*** INFORMATION PROVIDED
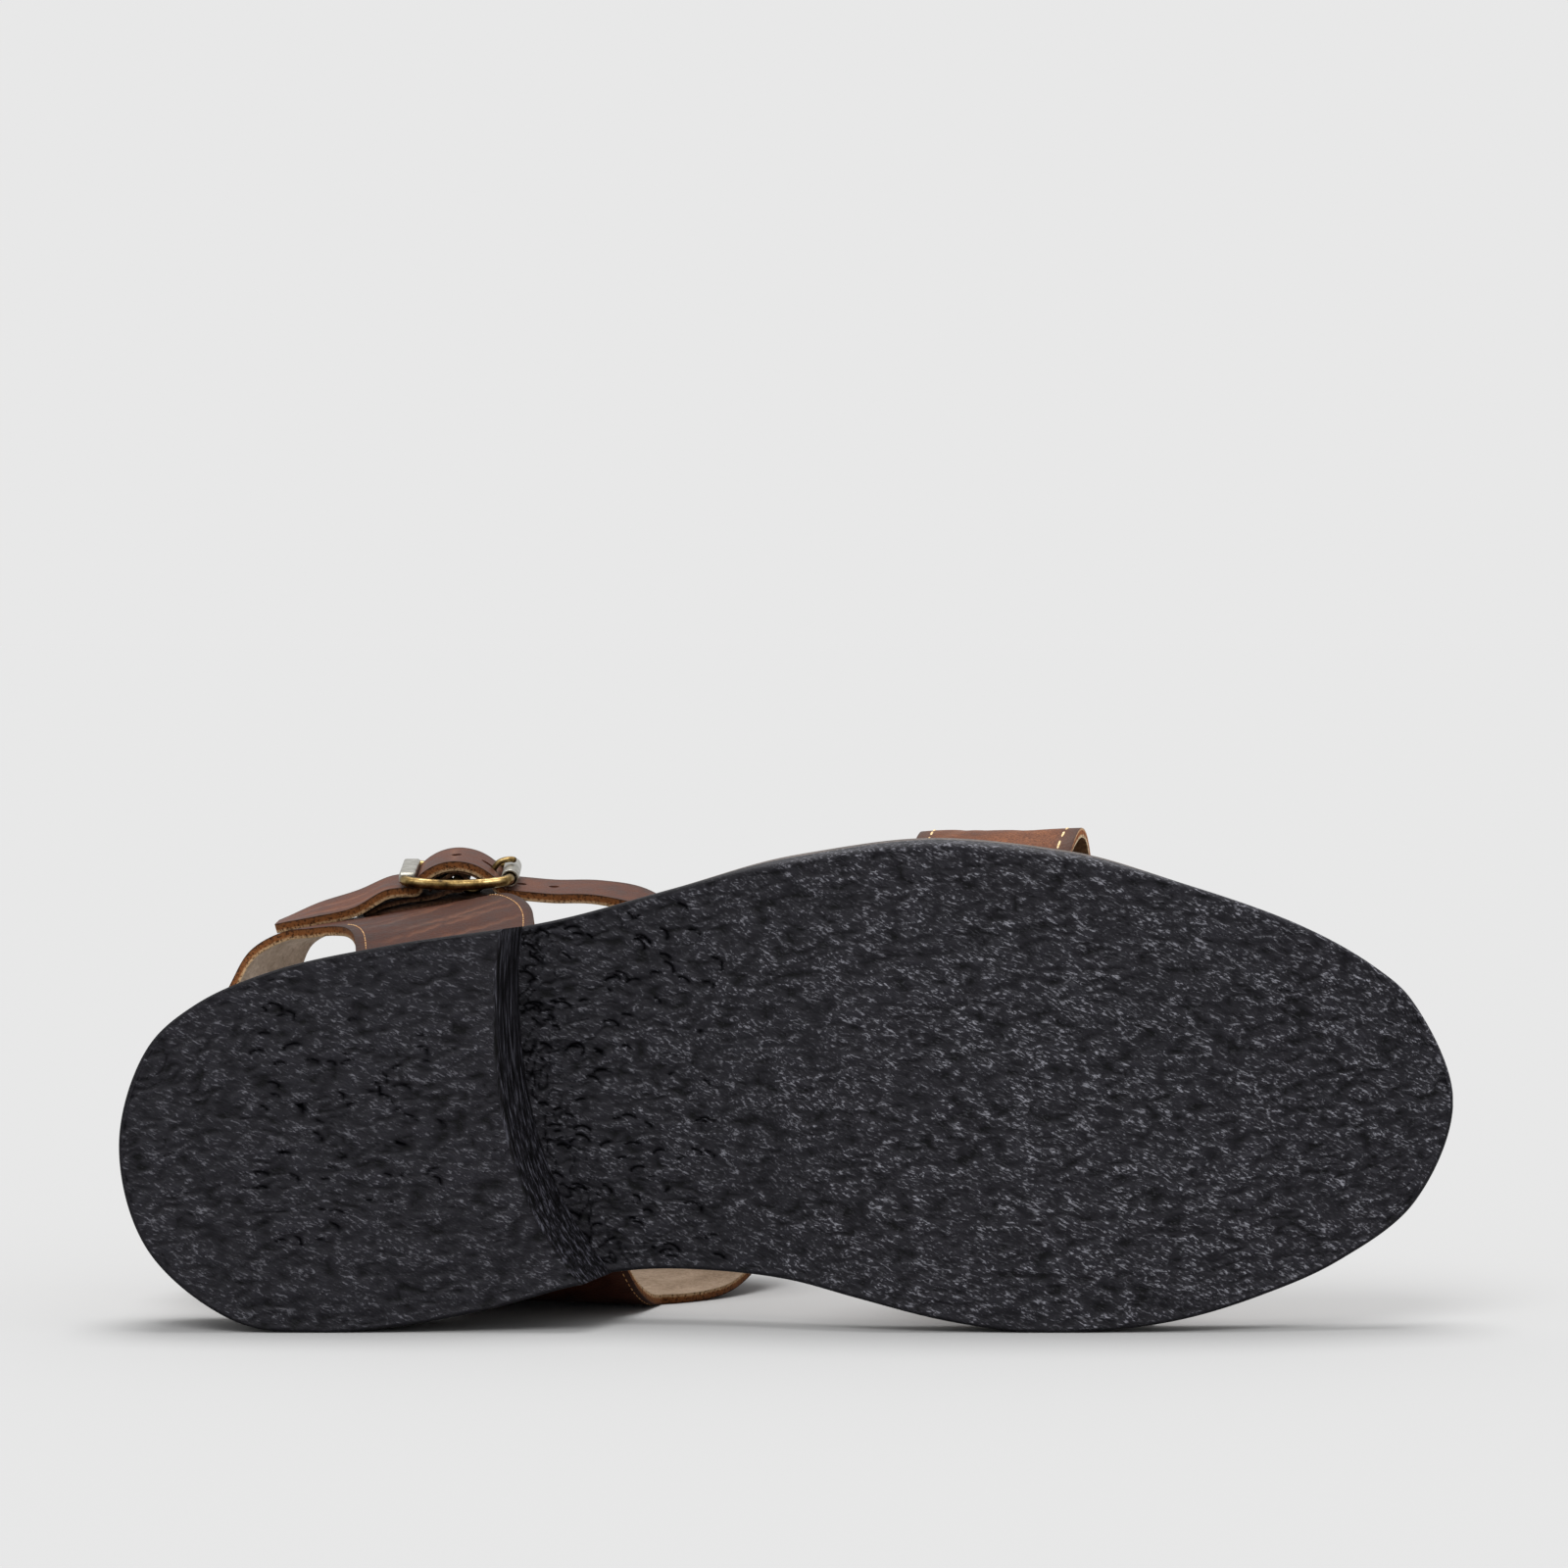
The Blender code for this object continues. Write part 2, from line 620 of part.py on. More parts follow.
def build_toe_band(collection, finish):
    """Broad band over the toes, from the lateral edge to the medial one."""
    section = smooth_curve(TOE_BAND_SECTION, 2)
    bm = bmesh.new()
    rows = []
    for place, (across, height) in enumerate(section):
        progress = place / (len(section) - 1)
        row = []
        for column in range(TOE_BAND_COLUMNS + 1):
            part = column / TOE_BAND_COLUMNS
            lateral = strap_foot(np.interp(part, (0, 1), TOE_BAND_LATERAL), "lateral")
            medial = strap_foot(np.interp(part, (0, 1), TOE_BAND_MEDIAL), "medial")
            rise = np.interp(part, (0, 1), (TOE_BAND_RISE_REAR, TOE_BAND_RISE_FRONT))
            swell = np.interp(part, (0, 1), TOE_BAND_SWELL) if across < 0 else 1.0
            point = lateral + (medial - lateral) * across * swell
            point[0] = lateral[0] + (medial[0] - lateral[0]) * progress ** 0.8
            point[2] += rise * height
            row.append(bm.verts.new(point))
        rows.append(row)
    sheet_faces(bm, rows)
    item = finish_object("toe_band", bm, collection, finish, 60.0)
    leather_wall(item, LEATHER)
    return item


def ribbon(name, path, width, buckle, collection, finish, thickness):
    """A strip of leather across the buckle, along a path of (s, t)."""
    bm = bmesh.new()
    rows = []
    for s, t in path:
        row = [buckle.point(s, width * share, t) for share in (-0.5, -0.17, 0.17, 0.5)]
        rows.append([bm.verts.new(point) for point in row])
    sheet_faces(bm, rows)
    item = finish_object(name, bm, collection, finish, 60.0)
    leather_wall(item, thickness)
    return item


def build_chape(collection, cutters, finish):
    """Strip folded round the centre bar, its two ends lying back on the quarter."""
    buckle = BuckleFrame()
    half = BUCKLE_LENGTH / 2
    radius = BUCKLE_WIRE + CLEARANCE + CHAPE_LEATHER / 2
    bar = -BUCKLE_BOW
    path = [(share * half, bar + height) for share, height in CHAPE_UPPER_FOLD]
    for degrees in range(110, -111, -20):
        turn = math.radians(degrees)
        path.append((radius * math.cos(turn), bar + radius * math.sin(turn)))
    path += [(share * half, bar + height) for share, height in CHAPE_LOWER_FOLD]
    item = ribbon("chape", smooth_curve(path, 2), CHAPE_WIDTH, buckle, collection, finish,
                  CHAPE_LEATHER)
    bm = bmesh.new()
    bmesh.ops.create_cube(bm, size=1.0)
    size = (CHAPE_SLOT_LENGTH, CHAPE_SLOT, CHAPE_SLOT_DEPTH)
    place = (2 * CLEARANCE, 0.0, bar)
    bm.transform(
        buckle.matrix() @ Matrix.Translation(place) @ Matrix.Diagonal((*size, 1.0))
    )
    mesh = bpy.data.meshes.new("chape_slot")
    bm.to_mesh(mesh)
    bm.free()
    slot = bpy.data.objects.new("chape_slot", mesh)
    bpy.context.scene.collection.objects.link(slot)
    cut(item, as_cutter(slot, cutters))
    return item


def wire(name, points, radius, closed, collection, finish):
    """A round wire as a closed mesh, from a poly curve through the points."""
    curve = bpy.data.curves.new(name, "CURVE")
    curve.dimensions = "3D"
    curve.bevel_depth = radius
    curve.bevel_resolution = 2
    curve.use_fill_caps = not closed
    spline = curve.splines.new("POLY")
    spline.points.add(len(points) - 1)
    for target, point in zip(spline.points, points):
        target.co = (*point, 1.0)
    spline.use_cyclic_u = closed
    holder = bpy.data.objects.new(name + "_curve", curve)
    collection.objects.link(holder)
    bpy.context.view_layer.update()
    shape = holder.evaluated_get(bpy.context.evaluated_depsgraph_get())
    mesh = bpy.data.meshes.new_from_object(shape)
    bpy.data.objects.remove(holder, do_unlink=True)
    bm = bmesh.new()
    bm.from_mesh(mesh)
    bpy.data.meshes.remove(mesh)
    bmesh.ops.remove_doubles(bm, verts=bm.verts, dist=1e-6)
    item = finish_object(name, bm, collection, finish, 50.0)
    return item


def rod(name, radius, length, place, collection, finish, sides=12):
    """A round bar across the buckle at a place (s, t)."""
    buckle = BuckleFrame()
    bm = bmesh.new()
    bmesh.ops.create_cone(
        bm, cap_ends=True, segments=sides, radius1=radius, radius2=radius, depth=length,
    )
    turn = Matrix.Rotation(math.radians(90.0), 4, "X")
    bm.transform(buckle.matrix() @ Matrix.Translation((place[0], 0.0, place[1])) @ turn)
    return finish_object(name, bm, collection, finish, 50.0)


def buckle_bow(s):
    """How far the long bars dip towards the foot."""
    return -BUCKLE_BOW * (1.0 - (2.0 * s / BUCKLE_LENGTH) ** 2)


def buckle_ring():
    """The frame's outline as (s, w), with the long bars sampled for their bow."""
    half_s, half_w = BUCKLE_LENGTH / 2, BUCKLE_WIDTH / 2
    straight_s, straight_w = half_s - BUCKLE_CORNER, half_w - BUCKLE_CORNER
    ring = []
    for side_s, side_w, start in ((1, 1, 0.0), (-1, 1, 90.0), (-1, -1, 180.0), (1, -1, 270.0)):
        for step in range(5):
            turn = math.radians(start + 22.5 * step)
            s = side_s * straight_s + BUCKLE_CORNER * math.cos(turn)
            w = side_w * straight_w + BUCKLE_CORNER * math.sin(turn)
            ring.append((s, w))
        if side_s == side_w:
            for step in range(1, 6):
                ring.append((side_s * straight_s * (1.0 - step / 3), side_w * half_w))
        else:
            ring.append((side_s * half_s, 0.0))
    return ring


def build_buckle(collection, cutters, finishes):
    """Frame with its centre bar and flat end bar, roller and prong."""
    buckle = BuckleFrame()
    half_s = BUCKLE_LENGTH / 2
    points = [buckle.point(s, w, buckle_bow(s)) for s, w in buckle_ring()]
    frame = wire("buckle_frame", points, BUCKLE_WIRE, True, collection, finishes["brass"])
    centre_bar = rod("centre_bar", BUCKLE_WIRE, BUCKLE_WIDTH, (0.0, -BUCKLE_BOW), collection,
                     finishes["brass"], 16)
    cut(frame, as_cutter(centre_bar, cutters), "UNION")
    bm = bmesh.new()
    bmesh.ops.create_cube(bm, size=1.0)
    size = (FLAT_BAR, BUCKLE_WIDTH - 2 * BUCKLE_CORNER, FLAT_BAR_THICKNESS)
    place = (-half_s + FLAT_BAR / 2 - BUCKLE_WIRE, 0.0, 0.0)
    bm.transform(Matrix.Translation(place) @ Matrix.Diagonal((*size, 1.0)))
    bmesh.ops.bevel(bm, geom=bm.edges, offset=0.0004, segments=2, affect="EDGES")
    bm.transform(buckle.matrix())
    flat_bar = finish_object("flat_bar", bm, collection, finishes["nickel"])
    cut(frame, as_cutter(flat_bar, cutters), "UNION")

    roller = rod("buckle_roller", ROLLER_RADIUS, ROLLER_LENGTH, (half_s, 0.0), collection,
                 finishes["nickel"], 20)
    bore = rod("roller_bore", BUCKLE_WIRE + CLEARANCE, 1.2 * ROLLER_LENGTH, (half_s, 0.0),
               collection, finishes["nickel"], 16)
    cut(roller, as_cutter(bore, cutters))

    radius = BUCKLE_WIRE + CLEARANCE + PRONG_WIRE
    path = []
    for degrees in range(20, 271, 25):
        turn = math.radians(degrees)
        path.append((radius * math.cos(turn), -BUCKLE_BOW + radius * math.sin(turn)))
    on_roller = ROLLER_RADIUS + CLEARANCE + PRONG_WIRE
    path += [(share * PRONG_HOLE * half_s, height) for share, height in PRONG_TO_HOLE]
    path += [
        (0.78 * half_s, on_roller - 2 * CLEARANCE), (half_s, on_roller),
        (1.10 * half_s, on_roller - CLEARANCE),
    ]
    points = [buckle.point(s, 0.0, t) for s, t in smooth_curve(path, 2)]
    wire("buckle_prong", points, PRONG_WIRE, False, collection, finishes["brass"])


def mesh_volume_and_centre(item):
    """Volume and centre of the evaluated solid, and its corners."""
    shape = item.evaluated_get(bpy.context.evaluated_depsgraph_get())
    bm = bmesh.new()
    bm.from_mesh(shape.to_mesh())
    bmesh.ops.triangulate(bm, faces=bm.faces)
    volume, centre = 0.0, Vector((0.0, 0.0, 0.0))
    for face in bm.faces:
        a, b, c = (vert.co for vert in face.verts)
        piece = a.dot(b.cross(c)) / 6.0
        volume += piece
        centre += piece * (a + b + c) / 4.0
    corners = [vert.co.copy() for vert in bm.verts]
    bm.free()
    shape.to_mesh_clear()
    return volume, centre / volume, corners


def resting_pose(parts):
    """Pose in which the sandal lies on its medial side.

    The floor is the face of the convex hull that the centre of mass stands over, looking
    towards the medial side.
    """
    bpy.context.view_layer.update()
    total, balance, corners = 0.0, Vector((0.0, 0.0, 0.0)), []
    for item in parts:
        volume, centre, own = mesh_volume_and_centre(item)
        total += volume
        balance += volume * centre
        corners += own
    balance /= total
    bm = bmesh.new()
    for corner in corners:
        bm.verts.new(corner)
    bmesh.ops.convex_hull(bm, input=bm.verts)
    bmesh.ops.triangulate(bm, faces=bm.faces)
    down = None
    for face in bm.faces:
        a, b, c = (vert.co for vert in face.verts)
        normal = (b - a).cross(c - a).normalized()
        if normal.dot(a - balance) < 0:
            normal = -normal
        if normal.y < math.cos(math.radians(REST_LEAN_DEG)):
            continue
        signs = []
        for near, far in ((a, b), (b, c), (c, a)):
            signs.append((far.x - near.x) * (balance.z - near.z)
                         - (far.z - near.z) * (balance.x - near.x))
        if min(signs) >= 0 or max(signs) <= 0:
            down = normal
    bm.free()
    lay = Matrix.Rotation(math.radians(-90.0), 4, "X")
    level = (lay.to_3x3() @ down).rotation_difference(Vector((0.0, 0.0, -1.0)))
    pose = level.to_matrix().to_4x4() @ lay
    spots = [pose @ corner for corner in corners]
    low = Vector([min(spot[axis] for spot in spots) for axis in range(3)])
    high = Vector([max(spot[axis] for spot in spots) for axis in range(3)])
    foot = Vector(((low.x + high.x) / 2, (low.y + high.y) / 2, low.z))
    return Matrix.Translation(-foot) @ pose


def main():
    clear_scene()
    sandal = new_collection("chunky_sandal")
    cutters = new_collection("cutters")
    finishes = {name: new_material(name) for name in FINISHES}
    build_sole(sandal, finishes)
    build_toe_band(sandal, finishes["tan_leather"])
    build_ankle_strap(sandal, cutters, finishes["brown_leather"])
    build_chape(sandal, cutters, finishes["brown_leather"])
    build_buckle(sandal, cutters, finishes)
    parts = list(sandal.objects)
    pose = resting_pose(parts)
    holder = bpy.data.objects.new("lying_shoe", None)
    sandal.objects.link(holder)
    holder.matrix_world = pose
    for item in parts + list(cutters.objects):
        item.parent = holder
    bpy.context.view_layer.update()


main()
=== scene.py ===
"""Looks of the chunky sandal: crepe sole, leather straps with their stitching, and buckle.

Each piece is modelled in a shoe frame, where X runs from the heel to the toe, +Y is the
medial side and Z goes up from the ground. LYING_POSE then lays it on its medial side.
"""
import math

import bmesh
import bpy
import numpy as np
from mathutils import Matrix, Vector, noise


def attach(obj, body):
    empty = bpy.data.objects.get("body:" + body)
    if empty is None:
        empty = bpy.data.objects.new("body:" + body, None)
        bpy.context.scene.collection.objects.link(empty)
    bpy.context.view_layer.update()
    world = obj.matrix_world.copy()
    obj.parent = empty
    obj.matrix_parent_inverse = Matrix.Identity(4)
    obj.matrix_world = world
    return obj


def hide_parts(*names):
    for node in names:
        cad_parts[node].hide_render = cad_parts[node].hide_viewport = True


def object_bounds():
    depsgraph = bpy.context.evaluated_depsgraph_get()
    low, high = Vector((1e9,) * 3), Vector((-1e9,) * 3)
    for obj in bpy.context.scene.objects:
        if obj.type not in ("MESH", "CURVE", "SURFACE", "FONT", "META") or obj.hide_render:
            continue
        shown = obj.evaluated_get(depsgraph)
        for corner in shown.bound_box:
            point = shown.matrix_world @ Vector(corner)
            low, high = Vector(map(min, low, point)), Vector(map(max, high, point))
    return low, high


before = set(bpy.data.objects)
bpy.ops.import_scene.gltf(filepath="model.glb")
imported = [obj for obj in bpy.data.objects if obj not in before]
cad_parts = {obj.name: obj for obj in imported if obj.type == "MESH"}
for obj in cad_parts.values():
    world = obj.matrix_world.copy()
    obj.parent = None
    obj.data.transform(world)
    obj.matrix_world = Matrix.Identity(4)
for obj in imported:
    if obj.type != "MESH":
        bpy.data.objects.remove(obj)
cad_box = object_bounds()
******
- _EXERCISE AIM_: Set out exactly the run of lines that begins at the line holding "obj.matrix_world = Matrix.Identity(4)" and ends at the last line of the data.

- _TASK ANSWER_:
    obj.matrix_world = Matrix.Identity(4)
for obj in imported:
    if obj.type != "MESH":
        bpy.data.objects.remove(obj)
cad_box = object_bounds()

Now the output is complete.